**Exercise brief**
Copy every line of the data exactly, leaving nothing out.

**Source material**

= = = = = = =

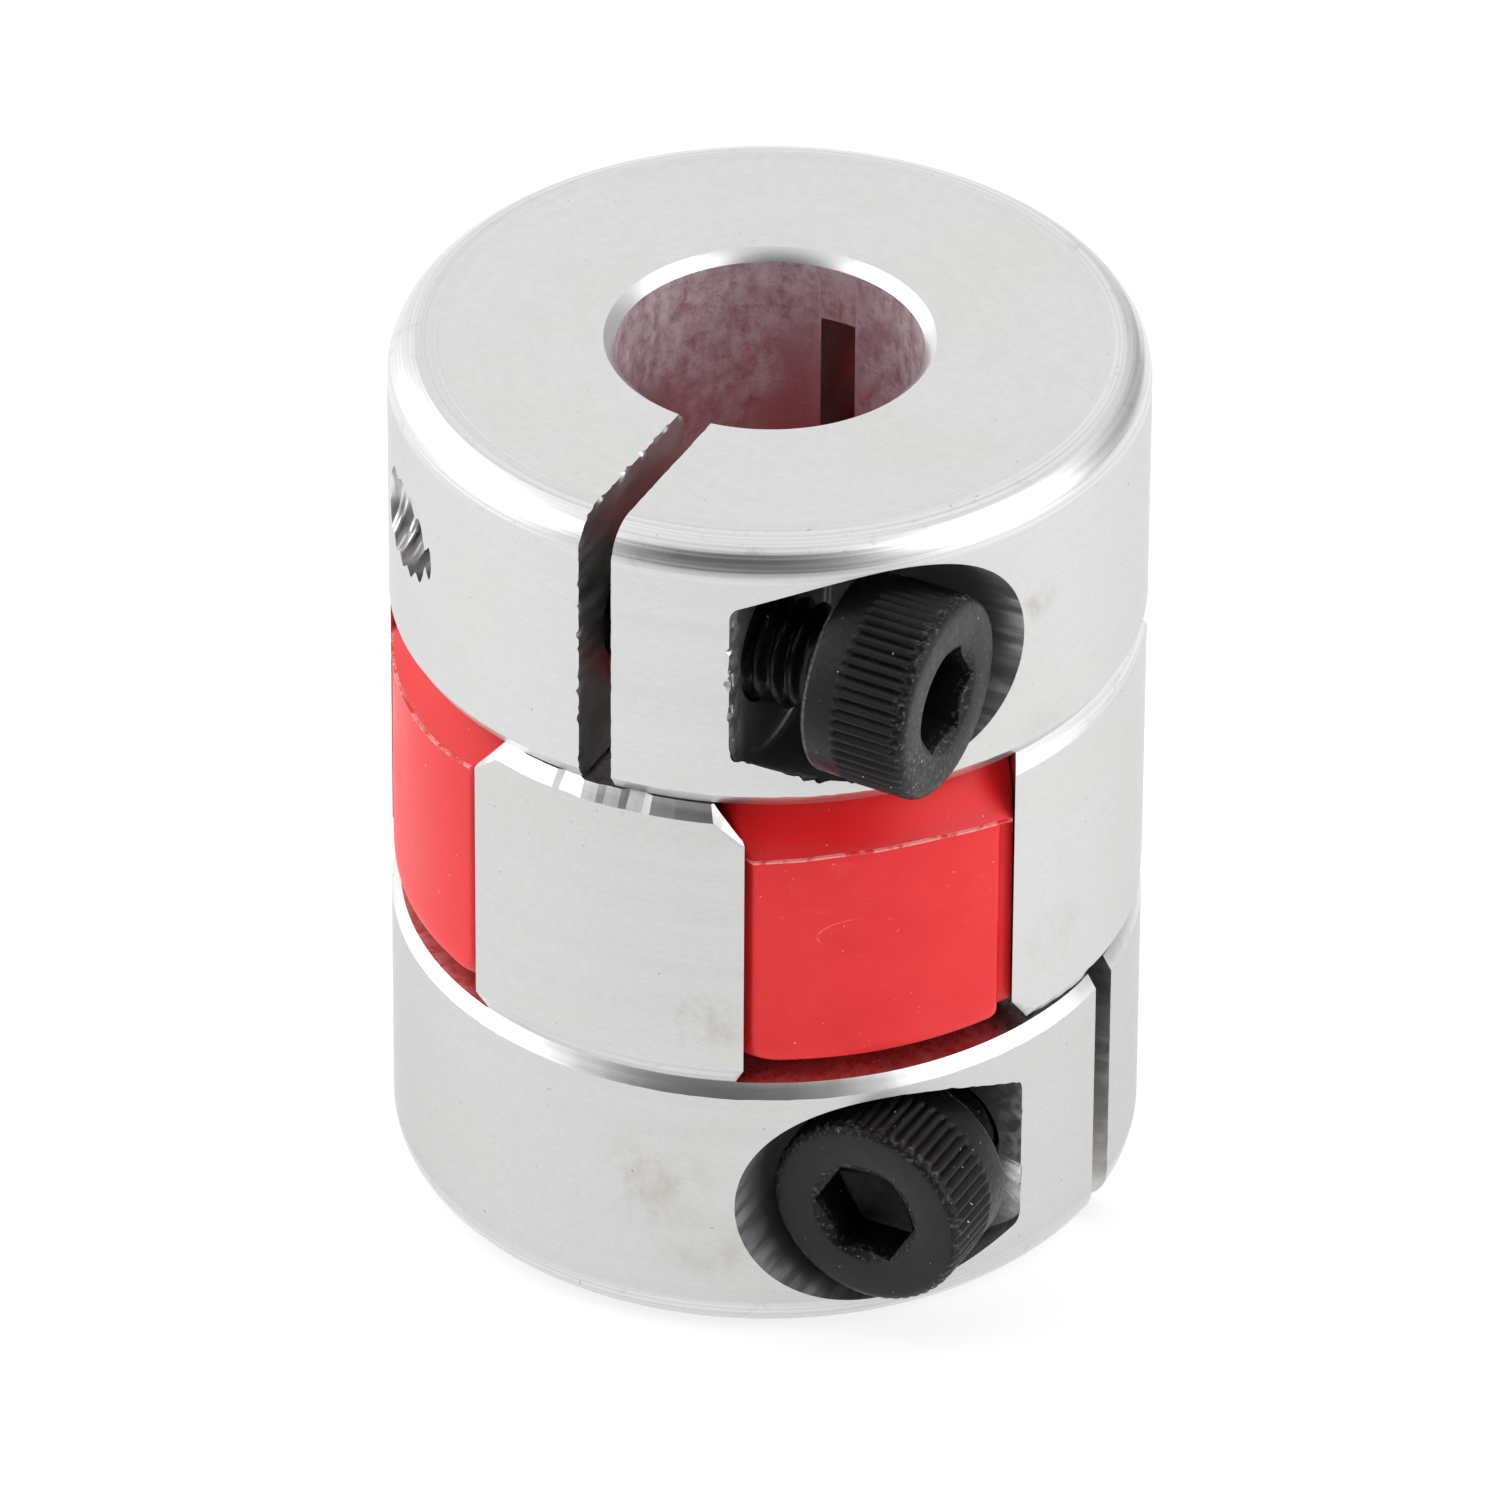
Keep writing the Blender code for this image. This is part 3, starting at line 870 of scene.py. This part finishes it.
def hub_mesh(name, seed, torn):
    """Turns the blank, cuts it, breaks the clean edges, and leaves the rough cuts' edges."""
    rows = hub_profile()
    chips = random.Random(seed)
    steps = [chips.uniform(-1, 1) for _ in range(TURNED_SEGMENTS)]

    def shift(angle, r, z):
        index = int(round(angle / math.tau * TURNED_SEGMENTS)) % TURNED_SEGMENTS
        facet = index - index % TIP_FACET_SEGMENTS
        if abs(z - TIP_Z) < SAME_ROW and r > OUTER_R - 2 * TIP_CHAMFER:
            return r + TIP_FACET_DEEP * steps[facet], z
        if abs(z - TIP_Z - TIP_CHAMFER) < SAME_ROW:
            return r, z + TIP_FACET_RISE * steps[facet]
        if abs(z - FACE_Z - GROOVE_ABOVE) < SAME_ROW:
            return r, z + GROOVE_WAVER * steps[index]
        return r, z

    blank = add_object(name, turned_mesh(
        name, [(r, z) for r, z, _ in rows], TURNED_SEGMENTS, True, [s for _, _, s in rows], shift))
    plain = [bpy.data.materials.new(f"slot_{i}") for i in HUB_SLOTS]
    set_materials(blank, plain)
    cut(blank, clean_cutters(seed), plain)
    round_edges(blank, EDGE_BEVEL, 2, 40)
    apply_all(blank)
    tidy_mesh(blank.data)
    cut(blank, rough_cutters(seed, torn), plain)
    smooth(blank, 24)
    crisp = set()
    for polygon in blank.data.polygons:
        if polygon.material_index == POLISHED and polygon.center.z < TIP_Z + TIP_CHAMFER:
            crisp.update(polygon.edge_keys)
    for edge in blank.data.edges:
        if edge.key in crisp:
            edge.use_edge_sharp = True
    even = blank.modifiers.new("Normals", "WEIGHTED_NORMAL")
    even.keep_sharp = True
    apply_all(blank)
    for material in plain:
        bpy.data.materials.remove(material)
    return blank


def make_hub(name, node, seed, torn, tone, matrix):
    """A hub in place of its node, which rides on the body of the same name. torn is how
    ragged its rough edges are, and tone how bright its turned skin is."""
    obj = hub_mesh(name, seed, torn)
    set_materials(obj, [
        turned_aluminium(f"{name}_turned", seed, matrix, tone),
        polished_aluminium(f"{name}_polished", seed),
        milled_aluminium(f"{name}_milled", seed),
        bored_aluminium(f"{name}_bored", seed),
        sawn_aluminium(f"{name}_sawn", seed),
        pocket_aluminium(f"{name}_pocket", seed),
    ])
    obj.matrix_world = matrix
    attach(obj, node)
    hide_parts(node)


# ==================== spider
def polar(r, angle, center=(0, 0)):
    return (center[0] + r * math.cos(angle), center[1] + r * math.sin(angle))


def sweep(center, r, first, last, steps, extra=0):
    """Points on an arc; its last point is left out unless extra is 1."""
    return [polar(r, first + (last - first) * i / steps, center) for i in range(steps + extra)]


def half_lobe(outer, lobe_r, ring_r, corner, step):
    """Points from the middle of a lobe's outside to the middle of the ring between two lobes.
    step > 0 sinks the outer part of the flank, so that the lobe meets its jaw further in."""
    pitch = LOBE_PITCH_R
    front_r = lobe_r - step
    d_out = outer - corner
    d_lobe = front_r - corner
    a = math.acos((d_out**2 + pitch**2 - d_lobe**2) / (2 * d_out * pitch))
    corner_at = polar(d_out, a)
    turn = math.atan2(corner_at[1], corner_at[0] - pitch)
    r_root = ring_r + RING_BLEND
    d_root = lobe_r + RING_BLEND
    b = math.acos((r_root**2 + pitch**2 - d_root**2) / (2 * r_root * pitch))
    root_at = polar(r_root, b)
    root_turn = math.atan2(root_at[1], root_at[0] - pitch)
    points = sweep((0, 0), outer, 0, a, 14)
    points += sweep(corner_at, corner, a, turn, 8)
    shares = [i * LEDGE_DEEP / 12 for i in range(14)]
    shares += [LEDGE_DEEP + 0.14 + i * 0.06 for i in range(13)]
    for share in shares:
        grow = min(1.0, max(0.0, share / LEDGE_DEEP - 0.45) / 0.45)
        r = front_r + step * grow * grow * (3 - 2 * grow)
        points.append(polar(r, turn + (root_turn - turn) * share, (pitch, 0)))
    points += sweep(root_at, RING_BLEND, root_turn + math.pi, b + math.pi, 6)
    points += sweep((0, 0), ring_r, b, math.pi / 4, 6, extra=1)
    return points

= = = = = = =

**Result of this task**
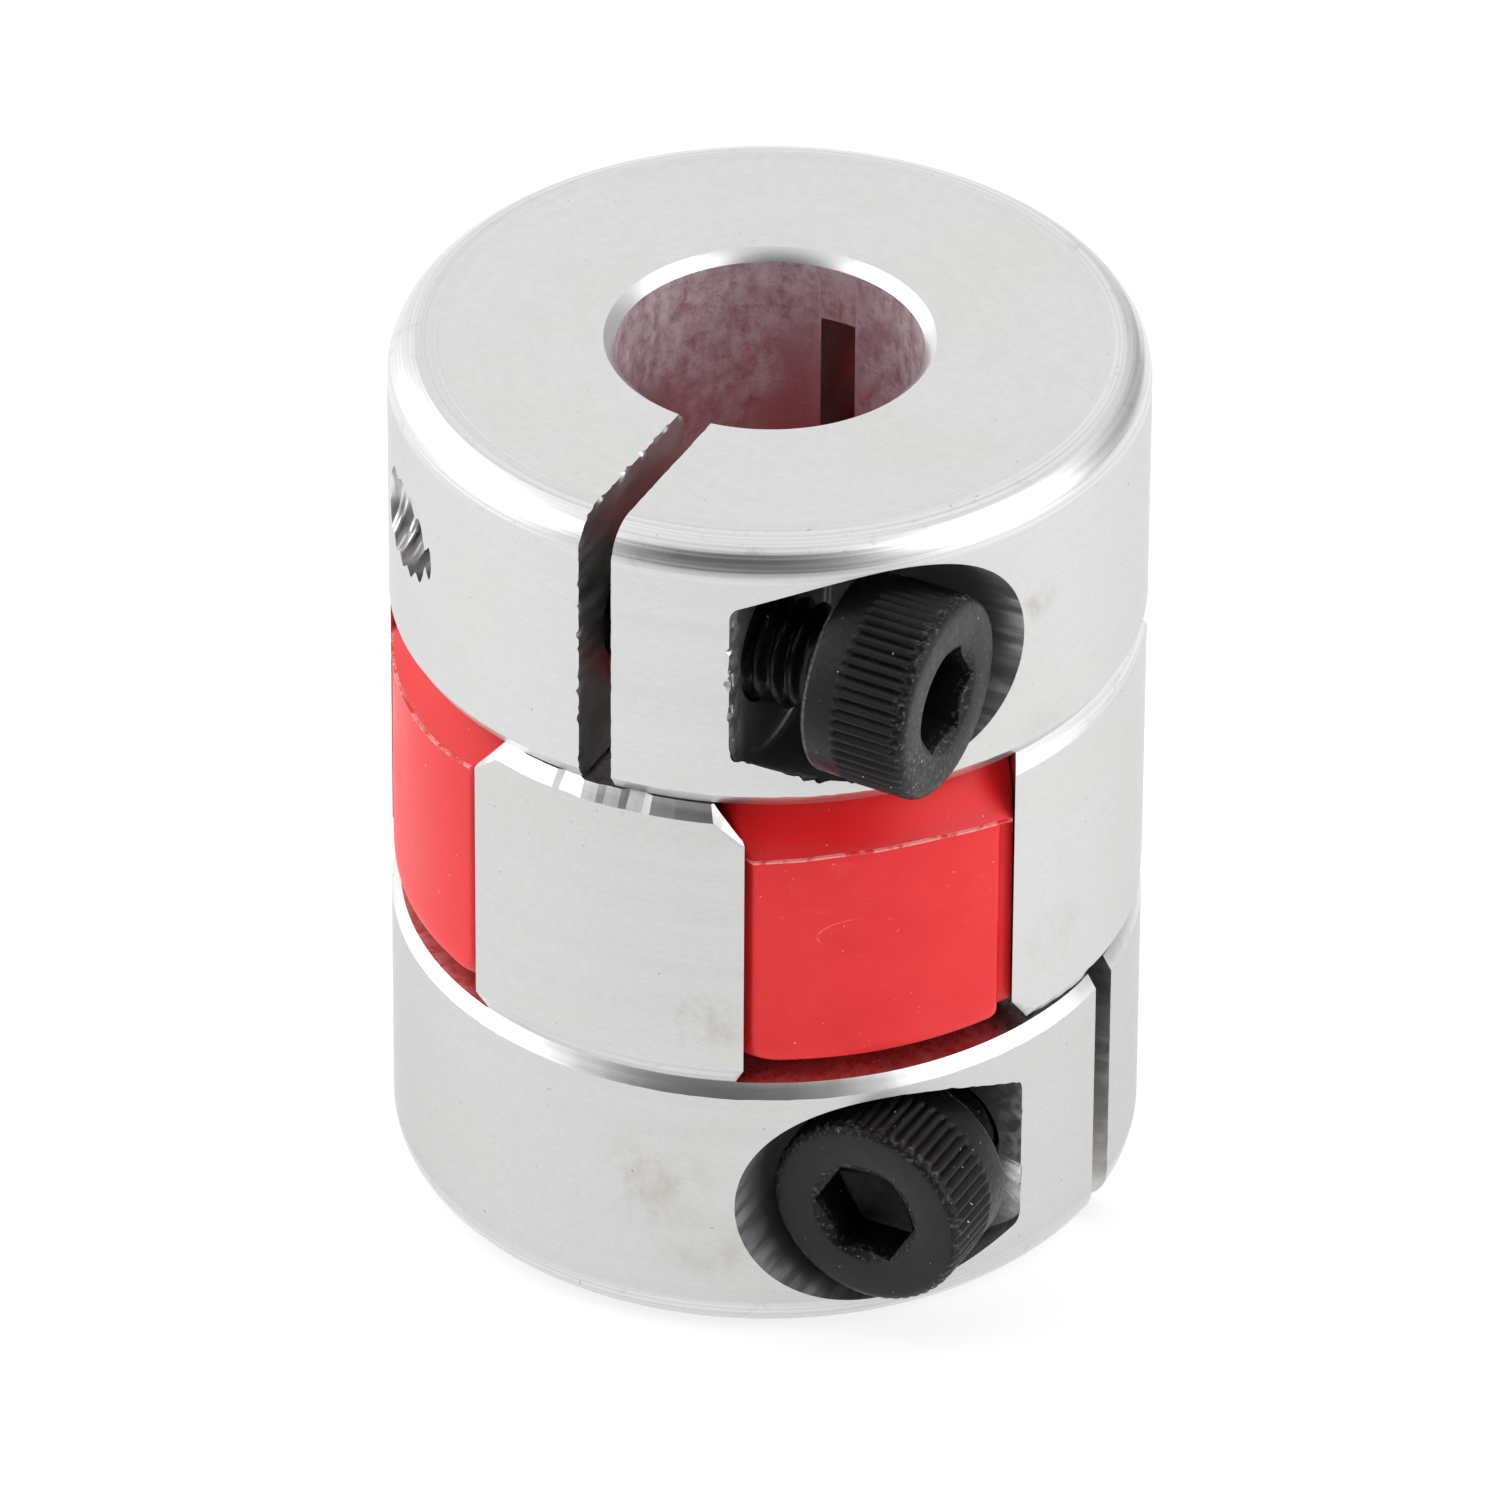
Keep writing the Blender code for this image. This is part 3, starting at line 870 of scene.py. This part finishes it.
def hub_mesh(name, seed, torn):
    """Turns the blank, cuts it, breaks the clean edges, and leaves the rough cuts' edges."""
    rows = hub_profile()
    chips = random.Random(seed)
    steps = [chips.uniform(-1, 1) for _ in range(TURNED_SEGMENTS)]

    def shift(angle, r, z):
        index = int(round(angle / math.tau * TURNED_SEGMENTS)) % TURNED_SEGMENTS
        facet = index - index % TIP_FACET_SEGMENTS
        if abs(z - TIP_Z) < SAME_ROW and r > OUTER_R - 2 * TIP_CHAMFER:
            return r + TIP_FACET_DEEP * steps[facet], z
        if abs(z - TIP_Z - TIP_CHAMFER) < SAME_ROW:
            return r, z + TIP_FACET_RISE * steps[facet]
        if abs(z - FACE_Z - GROOVE_ABOVE) < SAME_ROW:
            return r, z + GROOVE_WAVER * steps[index]
        return r, z

    blank = add_object(name, turned_mesh(
        name, [(r, z) for r, z, _ in rows], TURNED_SEGMENTS, True, [s for _, _, s in rows], shift))
    plain = [bpy.data.materials.new(f"slot_{i}") for i in HUB_SLOTS]
    set_materials(blank, plain)
    cut(blank, clean_cutters(seed), plain)
    round_edges(blank, EDGE_BEVEL, 2, 40)
    apply_all(blank)
    tidy_mesh(blank.data)
    cut(blank, rough_cutters(seed, torn), plain)
    smooth(blank, 24)
    crisp = set()
    for polygon in blank.data.polygons:
        if polygon.material_index == POLISHED and polygon.center.z < TIP_Z + TIP_CHAMFER:
            crisp.update(polygon.edge_keys)
    for edge in blank.data.edges:
        if edge.key in crisp:
            edge.use_edge_sharp = True
    even = blank.modifiers.new("Normals", "WEIGHTED_NORMAL")
    even.keep_sharp = True
    apply_all(blank)
    for material in plain:
        bpy.data.materials.remove(material)
    return blank


def make_hub(name, node, seed, torn, tone, matrix):
    """A hub in place of its node, which rides on the body of the same name. torn is how
    ragged its rough edges are, and tone how bright its turned skin is."""
    obj = hub_mesh(name, seed, torn)
    set_materials(obj, [
        turned_aluminium(f"{name}_turned", seed, matrix, tone),
        polished_aluminium(f"{name}_polished", seed),
        milled_aluminium(f"{name}_milled", seed),
        bored_aluminium(f"{name}_bored", seed),
        sawn_aluminium(f"{name}_sawn", seed),
        pocket_aluminium(f"{name}_pocket", seed),
    ])
    obj.matrix_world = matrix
    attach(obj, node)
    hide_parts(node)


# ==================== spider
def polar(r, angle, center=(0, 0)):
    return (center[0] + r * math.cos(angle), center[1] + r * math.sin(angle))


def sweep(center, r, first, last, steps, extra=0):
    """Points on an arc; its last point is left out unless extra is 1."""
    return [polar(r, first + (last - first) * i / steps, center) for i in range(steps + extra)]


def half_lobe(outer, lobe_r, ring_r, corner, step):
    """Points from the middle of a lobe's outside to the middle of the ring between two lobes.
    step > 0 sinks the outer part of the flank, so that the lobe meets its jaw further in."""
    pitch = LOBE_PITCH_R
    front_r = lobe_r - step
    d_out = outer - corner
    d_lobe = front_r - corner
    a = math.acos((d_out**2 + pitch**2 - d_lobe**2) / (2 * d_out * pitch))
    corner_at = polar(d_out, a)
    turn = math.atan2(corner_at[1], corner_at[0] - pitch)
    r_root = ring_r + RING_BLEND
    d_root = lobe_r + RING_BLEND
    b = math.acos((r_root**2 + pitch**2 - d_root**2) / (2 * r_root * pitch))
    root_at = polar(r_root, b)
    root_turn = math.atan2(root_at[1], root_at[0] - pitch)
    points = sweep((0, 0), outer, 0, a, 14)
    points += sweep(corner_at, corner, a, turn, 8)
    shares = [i * LEDGE_DEEP / 12 for i in range(14)]
    shares += [LEDGE_DEEP + 0.14 + i * 0.06 for i in range(13)]
    for share in shares:
        grow = min(1.0, max(0.0, share / LEDGE_DEEP - 0.45) / 0.45)
        r = front_r + step * grow * grow * (3 - 2 * grow)
        points.append(polar(r, turn + (root_turn - turn) * share, (pitch, 0)))
    points += sweep(root_at, RING_BLEND, root_turn + math.pi, b + math.pi, 6)
    points += sweep((0, 0), ring_r, b, math.pi / 4, 6, extra=1)
    return points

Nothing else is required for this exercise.